Zambia’s Finance and National Planning Minister, Dr. Situmbeko Musokotwane, has announced a significant reduction in the country’s economic growth forecast for the year. 

The economy, which was previously projected to grow by 5%, is now expected to expand by only 2.7% due to a severe drought that has crippled the agriculture sector and other parts of the economy.

During a speech at the Zambia Association of Manufacturers (ZAM) Pre-Budget Meeting in Lusaka last week, Dr. Musokotwane highlighted the profound impact of the drought on the nation’s economic performance. 

“We had expected that the growth for this year was going to be in the region of five percent, following the 4.7 percent growth in 2023. However, we will not achieve this; we will see about 2.7 percent growth instead,” he stated.

The Finance Minister explained that the drought has drastically reduced agricultural production, with two-thirds of the anticipated income from the sector not being realized. This shortfall has a cascading effect on the entire economy, not just hurting farmers but also impacting related industries.

“Not only will farmers bear the pain, but it transits throughout the economy. Economic sectors such as manufacturing will be affected because farmers will not be able to buy farming equipment,” Dr. Musokotwane elaborated.

The drought has also led to a reduction in power supply, further straining the manufacturing sector. “These are some of the things hitting away from the expected growth that the country was envisaging for this year. So, it is a tough year,” he remarked.

Despite these challenges, Dr.
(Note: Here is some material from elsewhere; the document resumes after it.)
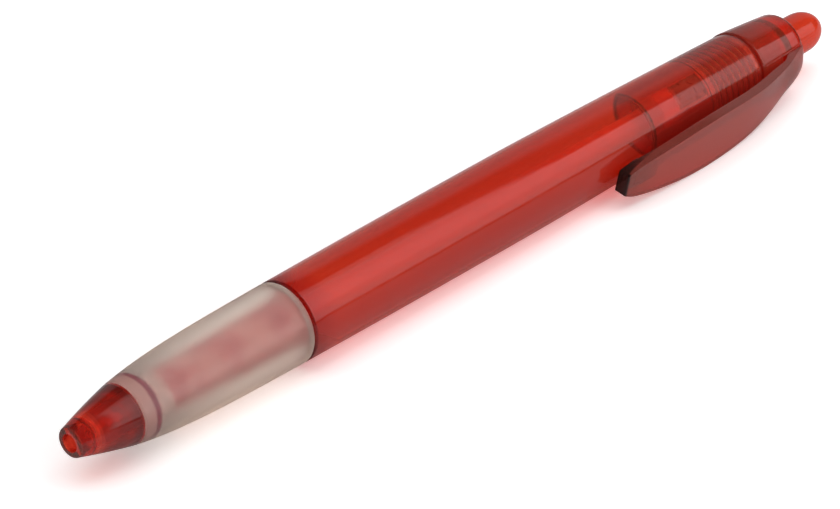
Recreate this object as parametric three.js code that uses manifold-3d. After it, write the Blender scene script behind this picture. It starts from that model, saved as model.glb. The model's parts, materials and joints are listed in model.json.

Musokotwane expressed optimism about the country’s economic future. He noted that Zambia was emerging from a severe debt situation, which had also hampered economic growth. 

He assured that the economic pressure would soon ease following the successful conclusion of the debt restructuring process and the revitalization of the mining sector.

“The economic pressure that the country is going through would soon be over,” he asserted, emphasizing the potential positive outcomes from the debt restructuring and mining sector improvements.